--- start Source data ---
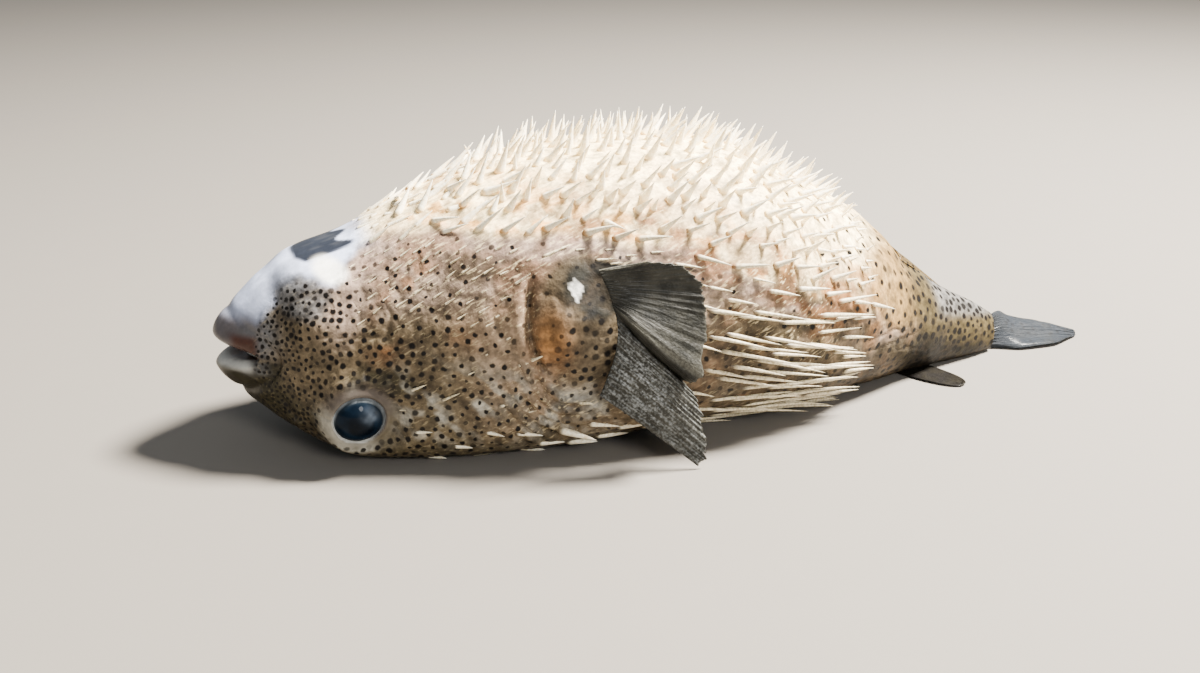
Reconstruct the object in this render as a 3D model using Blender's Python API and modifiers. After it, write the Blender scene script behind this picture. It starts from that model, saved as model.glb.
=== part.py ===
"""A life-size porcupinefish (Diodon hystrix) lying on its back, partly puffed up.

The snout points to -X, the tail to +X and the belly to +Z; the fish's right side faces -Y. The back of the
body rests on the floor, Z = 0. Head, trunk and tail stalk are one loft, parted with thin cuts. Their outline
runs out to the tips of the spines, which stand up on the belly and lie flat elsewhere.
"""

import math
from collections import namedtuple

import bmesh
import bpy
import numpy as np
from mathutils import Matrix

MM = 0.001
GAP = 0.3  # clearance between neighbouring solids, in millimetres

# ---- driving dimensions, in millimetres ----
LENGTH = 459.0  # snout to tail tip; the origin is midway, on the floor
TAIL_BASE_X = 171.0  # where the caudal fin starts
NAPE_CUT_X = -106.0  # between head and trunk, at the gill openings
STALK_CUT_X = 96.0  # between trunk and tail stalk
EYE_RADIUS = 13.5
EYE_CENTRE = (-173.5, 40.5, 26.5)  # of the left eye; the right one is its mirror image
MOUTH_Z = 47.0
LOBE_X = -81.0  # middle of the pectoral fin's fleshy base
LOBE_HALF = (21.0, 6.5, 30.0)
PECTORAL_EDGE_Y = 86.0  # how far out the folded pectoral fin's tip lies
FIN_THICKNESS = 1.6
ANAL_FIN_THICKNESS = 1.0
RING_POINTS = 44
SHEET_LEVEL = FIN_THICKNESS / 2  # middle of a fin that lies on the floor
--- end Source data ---
▶ _What this task involves_
Repeat the material word for word from its opening line up to and including the line containing "solids, in millimetres".

▶ _Finished exercise_
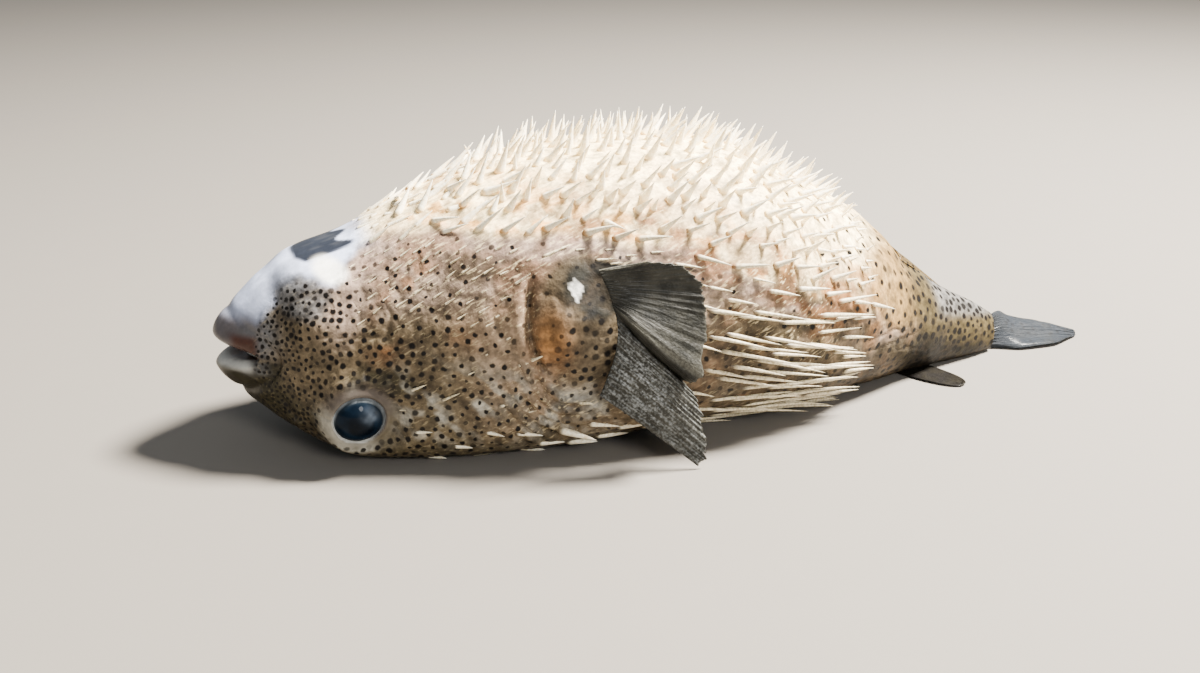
Reconstruct the object in this render as a 3D model using Blender's Python API and modifiers. After it, write the Blender scene script behind this picture. It starts from that model, saved as model.glb.
=== part.py ===
"""A life-size porcupinefish (Diodon hystrix) lying on its back, partly puffed up.

The snout points to -X, the tail to +X and the belly to +Z; the fish's right side faces -Y. The back of the
body rests on the floor, Z = 0. Head, trunk and tail stalk are one loft, parted with thin cuts. Their outline
runs out to the tips of the spines, which stand up on the belly and lie flat elsewhere.
"""

import math
from collections import namedtuple

import bmesh
import bpy
import numpy as np
from mathutils import Matrix

MM = 0.001
GAP = 0.3  # clearance between neighbouring solids, in millimetres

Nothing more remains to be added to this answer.